=== EXTRACTED INFORMATION ===

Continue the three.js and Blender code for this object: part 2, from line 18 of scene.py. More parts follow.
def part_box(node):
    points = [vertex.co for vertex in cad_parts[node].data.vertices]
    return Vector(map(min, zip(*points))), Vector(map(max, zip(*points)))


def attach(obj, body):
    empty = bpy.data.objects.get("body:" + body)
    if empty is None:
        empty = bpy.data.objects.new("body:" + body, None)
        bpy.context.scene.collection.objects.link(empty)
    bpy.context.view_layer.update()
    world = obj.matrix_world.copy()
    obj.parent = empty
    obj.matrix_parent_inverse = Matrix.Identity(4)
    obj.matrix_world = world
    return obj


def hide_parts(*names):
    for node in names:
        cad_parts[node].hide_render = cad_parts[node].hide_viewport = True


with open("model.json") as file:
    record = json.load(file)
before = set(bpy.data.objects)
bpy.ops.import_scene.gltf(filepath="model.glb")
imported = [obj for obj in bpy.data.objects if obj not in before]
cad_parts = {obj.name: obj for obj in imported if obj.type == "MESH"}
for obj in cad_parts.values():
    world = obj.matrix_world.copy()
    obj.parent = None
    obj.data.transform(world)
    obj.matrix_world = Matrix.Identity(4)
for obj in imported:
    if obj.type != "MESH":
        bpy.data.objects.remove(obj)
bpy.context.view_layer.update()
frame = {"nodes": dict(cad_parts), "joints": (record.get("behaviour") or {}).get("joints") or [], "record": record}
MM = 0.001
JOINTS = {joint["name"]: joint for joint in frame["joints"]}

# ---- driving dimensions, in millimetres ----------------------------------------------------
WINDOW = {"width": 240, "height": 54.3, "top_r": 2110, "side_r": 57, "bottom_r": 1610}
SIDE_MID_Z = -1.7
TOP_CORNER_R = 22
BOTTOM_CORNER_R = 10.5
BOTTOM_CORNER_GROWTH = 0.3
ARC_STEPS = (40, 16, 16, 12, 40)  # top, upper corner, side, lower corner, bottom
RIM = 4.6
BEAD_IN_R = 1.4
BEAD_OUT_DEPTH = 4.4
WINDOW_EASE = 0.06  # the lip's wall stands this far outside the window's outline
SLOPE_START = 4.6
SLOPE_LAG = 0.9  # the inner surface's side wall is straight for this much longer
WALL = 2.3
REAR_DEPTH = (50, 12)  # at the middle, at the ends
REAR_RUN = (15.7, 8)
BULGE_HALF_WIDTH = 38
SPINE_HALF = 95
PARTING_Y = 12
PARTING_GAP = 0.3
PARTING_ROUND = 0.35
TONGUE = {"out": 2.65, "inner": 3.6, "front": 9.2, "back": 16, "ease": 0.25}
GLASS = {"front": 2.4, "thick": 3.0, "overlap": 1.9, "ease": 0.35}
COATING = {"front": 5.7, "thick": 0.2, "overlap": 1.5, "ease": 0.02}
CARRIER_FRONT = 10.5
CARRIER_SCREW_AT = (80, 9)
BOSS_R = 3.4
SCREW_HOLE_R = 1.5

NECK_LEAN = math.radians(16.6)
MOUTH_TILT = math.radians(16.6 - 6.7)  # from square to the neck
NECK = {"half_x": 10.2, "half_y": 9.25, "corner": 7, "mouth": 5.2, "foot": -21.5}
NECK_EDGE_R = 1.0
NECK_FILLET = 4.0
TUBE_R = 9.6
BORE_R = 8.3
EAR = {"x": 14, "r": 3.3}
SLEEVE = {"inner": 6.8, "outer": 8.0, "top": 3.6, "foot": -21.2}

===
=== EXTRACTED INFORMATION ===

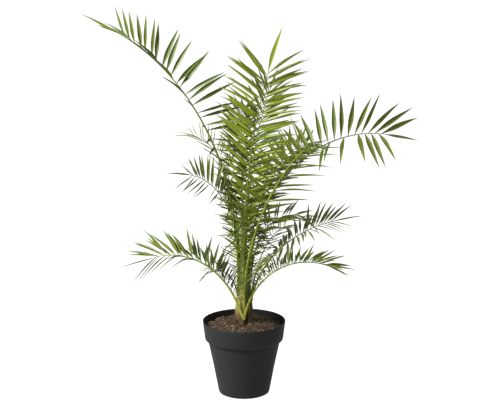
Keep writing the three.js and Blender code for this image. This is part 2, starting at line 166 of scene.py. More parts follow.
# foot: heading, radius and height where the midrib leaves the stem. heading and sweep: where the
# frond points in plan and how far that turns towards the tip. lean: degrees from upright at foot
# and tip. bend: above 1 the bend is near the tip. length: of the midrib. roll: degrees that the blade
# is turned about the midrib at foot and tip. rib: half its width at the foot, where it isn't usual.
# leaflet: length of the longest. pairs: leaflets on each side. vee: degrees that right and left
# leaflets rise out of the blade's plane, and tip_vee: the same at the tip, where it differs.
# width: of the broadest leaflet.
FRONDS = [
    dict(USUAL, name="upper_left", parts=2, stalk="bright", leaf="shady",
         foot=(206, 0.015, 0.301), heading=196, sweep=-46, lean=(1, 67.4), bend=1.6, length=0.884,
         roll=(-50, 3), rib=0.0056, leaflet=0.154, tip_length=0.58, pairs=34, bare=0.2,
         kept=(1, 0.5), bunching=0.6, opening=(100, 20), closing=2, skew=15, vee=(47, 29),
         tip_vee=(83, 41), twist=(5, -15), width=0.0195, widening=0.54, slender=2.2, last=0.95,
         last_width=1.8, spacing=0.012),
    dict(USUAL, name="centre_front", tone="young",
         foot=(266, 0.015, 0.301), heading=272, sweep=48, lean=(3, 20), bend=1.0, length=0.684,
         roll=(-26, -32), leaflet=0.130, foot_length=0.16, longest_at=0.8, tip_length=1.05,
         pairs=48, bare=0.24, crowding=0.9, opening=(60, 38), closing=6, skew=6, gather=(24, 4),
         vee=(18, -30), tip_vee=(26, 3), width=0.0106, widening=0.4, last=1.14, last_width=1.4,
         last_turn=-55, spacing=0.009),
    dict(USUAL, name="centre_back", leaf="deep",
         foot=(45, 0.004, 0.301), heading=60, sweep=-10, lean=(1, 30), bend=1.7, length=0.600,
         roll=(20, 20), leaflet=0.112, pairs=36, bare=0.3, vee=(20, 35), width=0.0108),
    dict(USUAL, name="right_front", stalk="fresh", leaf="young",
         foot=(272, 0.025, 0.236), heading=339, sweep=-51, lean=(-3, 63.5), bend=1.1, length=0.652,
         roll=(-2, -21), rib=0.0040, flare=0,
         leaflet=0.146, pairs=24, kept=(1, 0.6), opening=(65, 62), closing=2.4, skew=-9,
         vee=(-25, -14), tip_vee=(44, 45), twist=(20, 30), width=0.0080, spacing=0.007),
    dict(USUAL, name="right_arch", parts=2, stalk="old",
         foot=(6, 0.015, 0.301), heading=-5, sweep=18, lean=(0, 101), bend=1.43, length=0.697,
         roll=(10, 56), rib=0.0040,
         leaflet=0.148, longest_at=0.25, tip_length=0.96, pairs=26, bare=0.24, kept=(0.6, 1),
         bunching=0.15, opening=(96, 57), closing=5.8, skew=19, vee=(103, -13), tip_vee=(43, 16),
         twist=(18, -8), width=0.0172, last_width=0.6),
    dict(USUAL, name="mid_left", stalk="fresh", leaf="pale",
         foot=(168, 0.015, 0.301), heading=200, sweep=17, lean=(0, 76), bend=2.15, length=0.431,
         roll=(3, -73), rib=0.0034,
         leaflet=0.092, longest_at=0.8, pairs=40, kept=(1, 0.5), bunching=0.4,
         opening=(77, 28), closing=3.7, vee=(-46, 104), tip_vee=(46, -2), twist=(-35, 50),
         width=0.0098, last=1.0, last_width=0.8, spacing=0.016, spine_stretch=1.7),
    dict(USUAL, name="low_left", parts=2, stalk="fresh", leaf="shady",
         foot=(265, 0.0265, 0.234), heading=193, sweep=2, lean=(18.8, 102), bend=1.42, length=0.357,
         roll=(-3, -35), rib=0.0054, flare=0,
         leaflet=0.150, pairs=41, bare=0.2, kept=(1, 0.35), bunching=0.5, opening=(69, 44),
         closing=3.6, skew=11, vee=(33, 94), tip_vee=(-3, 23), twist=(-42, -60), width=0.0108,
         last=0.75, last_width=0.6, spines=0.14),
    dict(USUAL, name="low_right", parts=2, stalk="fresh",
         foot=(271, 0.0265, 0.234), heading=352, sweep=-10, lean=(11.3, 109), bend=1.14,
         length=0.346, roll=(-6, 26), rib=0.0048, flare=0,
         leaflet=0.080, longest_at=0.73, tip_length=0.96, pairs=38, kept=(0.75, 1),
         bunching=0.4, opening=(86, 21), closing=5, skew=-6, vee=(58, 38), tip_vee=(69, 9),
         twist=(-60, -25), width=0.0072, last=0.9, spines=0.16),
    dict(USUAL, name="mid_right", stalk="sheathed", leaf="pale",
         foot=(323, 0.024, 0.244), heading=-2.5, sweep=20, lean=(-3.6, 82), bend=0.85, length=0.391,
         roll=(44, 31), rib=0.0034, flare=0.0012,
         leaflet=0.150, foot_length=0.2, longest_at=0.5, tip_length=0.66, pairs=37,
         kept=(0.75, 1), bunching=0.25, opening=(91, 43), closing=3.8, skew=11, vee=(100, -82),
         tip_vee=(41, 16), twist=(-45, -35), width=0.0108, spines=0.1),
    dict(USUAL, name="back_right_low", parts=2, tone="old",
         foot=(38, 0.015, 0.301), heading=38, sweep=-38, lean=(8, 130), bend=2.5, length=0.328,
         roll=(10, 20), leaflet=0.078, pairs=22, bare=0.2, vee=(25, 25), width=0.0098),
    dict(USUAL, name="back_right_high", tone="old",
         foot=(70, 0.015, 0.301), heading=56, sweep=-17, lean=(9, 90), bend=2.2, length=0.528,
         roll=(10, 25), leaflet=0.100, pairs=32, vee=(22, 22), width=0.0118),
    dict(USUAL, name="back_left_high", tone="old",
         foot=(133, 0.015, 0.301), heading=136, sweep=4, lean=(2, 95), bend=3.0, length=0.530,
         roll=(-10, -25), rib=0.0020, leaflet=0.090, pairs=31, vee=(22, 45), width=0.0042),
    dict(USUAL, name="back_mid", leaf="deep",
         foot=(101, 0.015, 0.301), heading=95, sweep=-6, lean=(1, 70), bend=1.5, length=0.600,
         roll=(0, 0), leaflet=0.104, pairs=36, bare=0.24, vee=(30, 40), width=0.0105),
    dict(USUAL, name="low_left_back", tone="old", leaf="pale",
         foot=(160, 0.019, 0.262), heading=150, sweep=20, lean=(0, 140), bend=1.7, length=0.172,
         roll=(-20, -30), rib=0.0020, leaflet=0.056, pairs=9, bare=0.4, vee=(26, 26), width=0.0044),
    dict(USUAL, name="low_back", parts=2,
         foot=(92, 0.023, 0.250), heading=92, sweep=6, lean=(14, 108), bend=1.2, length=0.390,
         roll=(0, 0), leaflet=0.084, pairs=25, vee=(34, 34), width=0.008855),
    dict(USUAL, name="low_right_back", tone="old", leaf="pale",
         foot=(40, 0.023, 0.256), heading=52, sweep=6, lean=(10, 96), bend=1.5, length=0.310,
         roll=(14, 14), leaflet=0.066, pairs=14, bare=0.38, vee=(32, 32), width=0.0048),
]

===

INSTRUCTIONS FOR THE TASK | Repeat exactly the lines from the one containing "obj.matrix_world = Matrix.Identity(4)" to the one containing "joint for joint", both lines included, and nothing else.

EXPECTED ANSWER |
    obj.matrix_world = Matrix.Identity(4)
for obj in imported:
    if obj.type != "MESH":
        bpy.data.objects.remove(obj)
bpy.context.view_layer.update()
frame = {"nodes": dict(cad_parts), "joints": (record.get("behaviour") or {}).get("joints") or [], "record": record}
MM = 0.001
JOINTS = {joint["name"]: joint for joint in frame["joints"]}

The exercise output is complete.